Abū Muḥammad ʿAlī ibn Aḥmad ibn Saʿīd ibn Ḥazm al-Andalusī -- better known as Ibn Hazm -- lived in Andalusia, Spain, between 994 and 1064 (except for a period of exile in Mallorca after 1040.)
He wrote a book about love in 1022 under the suggestive title The Ring of the Dove. I don't know if he had read Aristotle's Nicomachean Ethics, but I sense an echo of the latter's reflections about friendship in the learned Arab's text.
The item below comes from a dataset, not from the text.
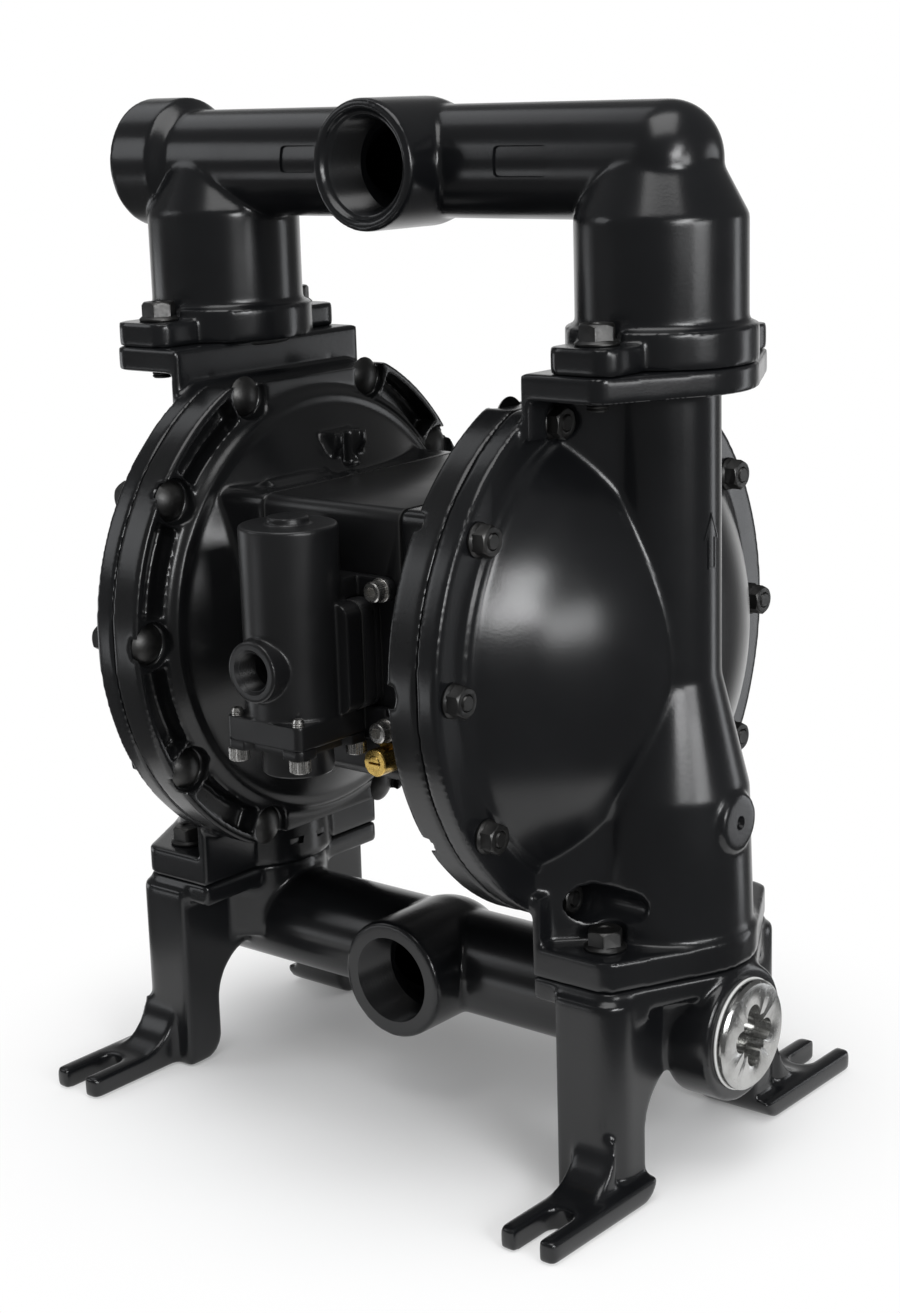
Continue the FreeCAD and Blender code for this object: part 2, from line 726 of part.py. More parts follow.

Here is a part that captivated me.
”The noblest sort of Love is that which exists between persons who love each other in God either because of an identical zeal for the righteous work upon which they are engaged, or as the result of a harmony in sectarian belief and principles, or by virtue of a common possession of some noble knowledge. Next to this is the love, which springs from kinship; then the love of familiarity and the sharing of identical aims; the love of comradeship and acquaintance; the love, which is rooted in a benevolent regard for one's fellow; the love that results from coveting the loved one's worldly elevation; the love that is based upon a shared secret which both must conceal; love for the sake of getting enjoyment and satisfying desire; and passionate love, that has no other cause but that union of souls to which we have referred above.
All these varieties of Love come to an end when their causes disappear, and increase or diminish with them; they are intensified according to the degree of their proximity, and grow languid as their causes draw further and further away. The only exception is the Love of true passion, which has the mastery of the soul: this is the love, which passes not away save with death.”
(The Ring of the Dove, Ibn Hazm)
Note to the illustration: Manuscript to The Ring of the Dove can be found in the Leiden University Library.